Editors' pick: Originally published Nov. 15.

Donald Trump may bring back bank and non-bank private lenders to student loan origination if the Department of Education (ED) reduces federal loans available for college. Fewer federal loans would likely drive borrowers to more expensive private loans.

The Republican party's platform states, "The federal government should not be in the business of originating student loans." It adds, "In order to bring down the costs and give students access to a multitude of financing options, private sector participation in student financing should be restored."

Higher ed experts seriously doubt that private loans would ever be cheaper than federal loans, where interest rates are lower across the board. "Republicans have signaled an interest in bringing back banks as middlemen in the school loan program, which would be a costly giveaway that does little to increase access to higher education and affordability," said Mark Huelsman, senior policy advisor at Demos, a New York City-based think tank.

Until 2010, the Department of Education guaranteed federal loans against borrower defaults that were made by bank and non-bank lenders such as Sallie Mae, now known as Navient. The Health Care and Education Reconciliation Act of 2010 removed those guarantees and large banks such as Bank of America, JP Morgan Chase, Citibank stopped originating student loans during the course of the decade. Banks such as PNC, Discover Financial Services and Wells Fargo still make student loans which are more expensive than those made by the Department of Education.

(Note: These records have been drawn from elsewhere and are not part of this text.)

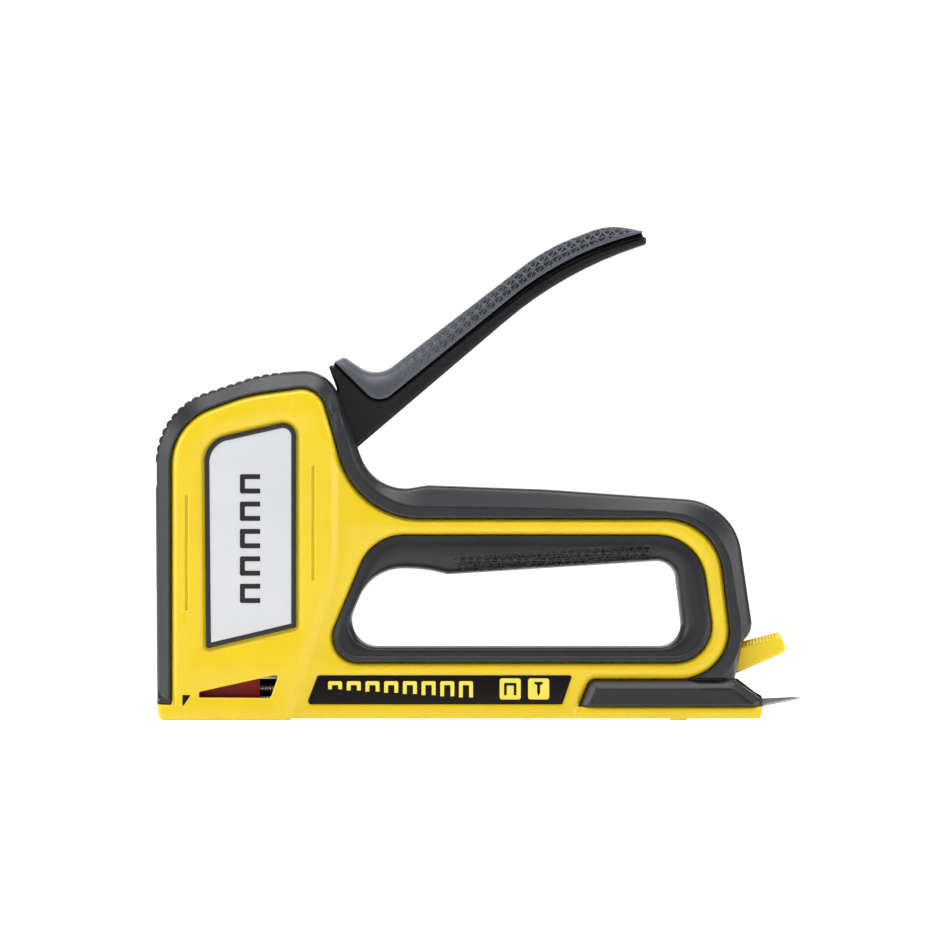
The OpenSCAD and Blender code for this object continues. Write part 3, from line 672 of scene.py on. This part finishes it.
def grid_pits(u, v, side_length, rib):
    """0 on the ribs of a triangular grid and 1 in the pits between them."""
    height = side_length * math.sqrt(3) / 2
    a = v / height
    b = (math.sqrt(3) / 2 * u - v / 2) / height
    parts = np.stack([a, b, -a - b])
    nearest = np.abs(parts - np.round(parts)).min(axis=0) * height
    return ramp(nearest, rib / 2, rib / 2 + 0.22)


RIDGE_LOW, RIDGE_HIGH = 1.45, 3.0   # the liner's ridge runs this far inside its border, below and above
RIDGE_CLIMB = (22, 46)              # and changes from one to the other between these heights
LOW_PART = (22, 30)                 # the part below the hand opening ends between these heights
RIDGE_RISE = 0.45
BEAD_WIDTH, BEAD_RISE = 0.45, 0.3   # a fine bead on the ridge
EDGE_HALF = 8.0                     # half width at the edge of the hand opening
GRIP_PIT, GRIP_PIT_DEPTH = 2.4, 0.4     # side and depth of the triangular pits under the grip
GRIP_START, GRIP_END = (80, 84), (138, 143)     # the pits fade in and out between these x
GRIP_LOW, GRIP_HIGH = 43, 54


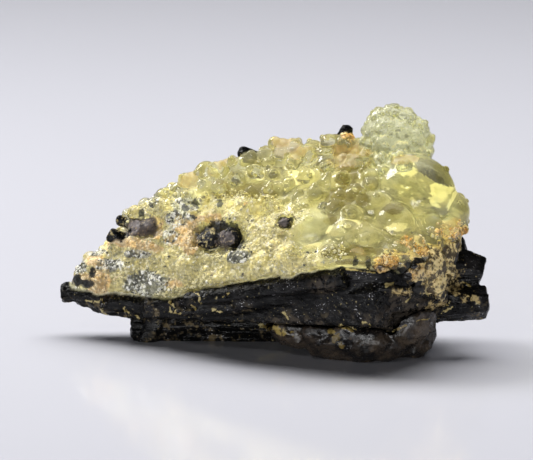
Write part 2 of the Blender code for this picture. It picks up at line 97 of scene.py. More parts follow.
# Beads in the front view: across, down and radius in picture units, and how much of the
# radius is sunk in the skin.
BEADS = (
    (134, 212, 8, 0.5), (149, 199, 10, 0.5), (163, 197, 10, 0.4), (178, 190, 9, 0.3),
    (191, 180, 9, 0.2), (206, 172, 12, 0.2), (222, 175, 10, 0.3), (234, 166, 10, 0.3),
    (249, 162, 11, 0.3), (264, 159, 10, 0.4), (281, 140, 11, -0.4), (282, 158, 9, 0.4),
    (296, 164, 10, 0.3), (297, 181, 10, 0.4), (301, 148, 9, 0.1), (314, 151, 12, 0.2),
    (329, 146, 9, 0.1), (327, 168, 14, 0.3), (344, 140, 12, 0.2), (241, 181, 10, 0.5),
    (257, 178, 10, 0.5), (272, 175, 10, 0.5), (280, 190, 10, 0.5), (226, 191, 10, 0.5),
    (209, 190, 11, 0.5), (194, 198, 10, 0.6), (312, 181, 10, 0.4), (317, 198, 11, 0.5),
    (339, 184, 13, 0.4), (356, 166, 12, 0.3), (362, 148, 10, 0.2), (371, 180, 12, 0.4),
    (354, 197, 12, 0.5), (334, 210, 11, 0.5), (381, 163, 11, 0.3), (396, 158, 11, 0.3),
    (413, 198, 43, 0.5), (449, 212, 20, 0.4), (372, 209, 18, 0.4), (391, 226, 22, 0.5),
    (429, 226, 12, 0.2), (446, 230, 11, 0.3), (460, 227, 8, 0.3),
    (414, 243, 9, 0.3), (312, 233, 25, 0.55), (345, 236, 16, 0.5), (364, 241, 15, 0.5),
    (304, 208, 12, 0.6), (270, 208, 13, 0.6), (248, 206, 12, 0.6), (222, 212, 12, 0.7),
    (172, 214, 12, 0.6), (276, 249, 11, 0.6), (116, 246, 9, 0.4), (92, 268, 9, 0.4),
    (160, 284, 12, 0.6), (128, 270, 13, 0.7), (330, 255, 12, 0.5), (396, 252, 12, 0.5),
)
SWELLS = (
    ((150, 222, 300, 272), 26, (12.0, 18.0), 0.66),
    ((96, 232, 168, 282), 12, (11.0, 15.0), 0.66),
    ((286, 150, 400, 250), 26, (10.0, 15.0), 0.5),
    ((180, 185, 300, 225), 18, (10.0, 14.0), 0.45),
)
SWELL_SEED = 5
SWELL_SPACING = 0.62
KNOB_CENTRE, KNOB_RADIUS = (13.0, 6.2, 21.6), 3.6
KNOB_BEADS = (
    (377, 114, 11, 0.1), (393, 111, 11, 0.1), (408, 117, 9, 0.1), (420, 127, 9, 0.1),
    (427, 140, 9, 0.1), (428, 154, 9, 0.1), (385, 128, 10, 0.2), (400, 131, 10, 0.2),
    (413, 141, 10, 0.2), (415, 156, 10, 0.2), (371, 130, 9, 0.1), (368, 144, 9, 0.1),
    (385, 145, 10, 0.2), (399, 149, 10, 0.2),
)
KNOB_BACK_BEADS = 6
KNOB_BACK_RADIUS = 1.05
BACK_BEADS = 26
BACK_BEAD_RADII = (0.8, 1.4)
BACK_ALONG = (-16.0, 18.5)
BACK_TILTS = (15.0, 80.0)
BACK_SUNK = 0.6
BACK_SPACING = 0.7
BACK_CENTRE = (5.0, 10.0)
BACK_SEED = 11

# Where the black mass shows through the crust: across, down, and half sizes.
WINDOW_SINK = 1.0
WINDOWS = ((218, 236, 23, 14), (284, 223, 7, 6), (291, 219, 3, 3), (139, 226, 18, 11))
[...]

Trump has talked about gearing student loan terms and amounts to the expected income of college graduates once they enter the workforce--something he endorsed in a Columbus, Ohio speech to high school and college students during the last days of the election campaign.

That could be problematic, however. Even if people in STEM fields make more money than playwrights and painters, there are no absolute guarantees of what a student's income will before they get hired and have been on the job long enough to ace some performance reviews.

Also under threat are the federal income-driven repayment programs--income-based repayment, income contingent repayment and Obama's PAYE and REPAYE programs. Trump has proposed capping loan payments at 12.5% of a borrower's income. Balances would be written off after 15 years of on-time payments.

"If borrowers work hard and make their payments for 15 years, we'll let them get on with their lives," Trump said in his Ohio speech, noting that he hears more questions about student debt on the campaign trail than any other issue besides defense.

The devil, however, is in the details, especially if Trump eliminates or reduces cheap federal loans and pushes borrowers toward more expensive private loans.

"Trump has said many times that he wants to shut down or reduce to shreds the Department of Education, and the Republican party platform calls for getting the federal government out of student loans," said Generation Progress' senior policy associate Hannah Finnie in an October 19 blog following Trump's Ohio speech. Letting the private sector back in would lead to restoring guarantees against loan defaults.

"If Trump successfully eliminated federal loans, students would have to borrow from private lenders," Finnie stated. "That means that when their debts were forgiven after 15 years, the government would have to pay back the banks for all that unpaid debt — hundreds of billions of dollars each year in giveaways to Wall Street."

Outcomes could be increasingly worse during the rest of the decade and beyond for new borrowers who are just starting college. "Many would see their interest rates skyrocket," said Finnie once students are forced to borrow from banks. "The average federal borrower currently pays only 4.75% interest. In the private market however, borrowers with (poor or non-existent) credit or no co-signer pay interest rates ranging from 9.5% to 19%. If Trump privatized the student loan market, new borrowers with lower credit scores could end up paying between $7,340 and $24,470 more over the life of their loan."

"Even worse," she said, "many low-income students would lose their opportunity to go to college altogether as banks wouldn't consider them a good bet to lend to, leaving these individuals unable to afford college."

Right now, students who graduate from high school and are headed for college can land a college loan from Uncle Sam with no credit or income check. The argument made by the Department of Education is that these people, who have traditionally been teenagers, have no income and no credit score --and ,ideally, no debt--so that should not be a lending criteria. That may change as student loan origination migrates from the federal government to the bank and non-bank private sector lenders.

This week Ben Carson, one of Trump's opponents during the Republican primary, was identified as a potential secretary of the Department of Education. The 65-year-old Carson, a believer in Creationism and who has stated that Christian home schooling is superior to public education, is a retired neurosurgeon with no experience as an education administrator on any level.  On Tuesday he declined an appointment in Trump's cabinet.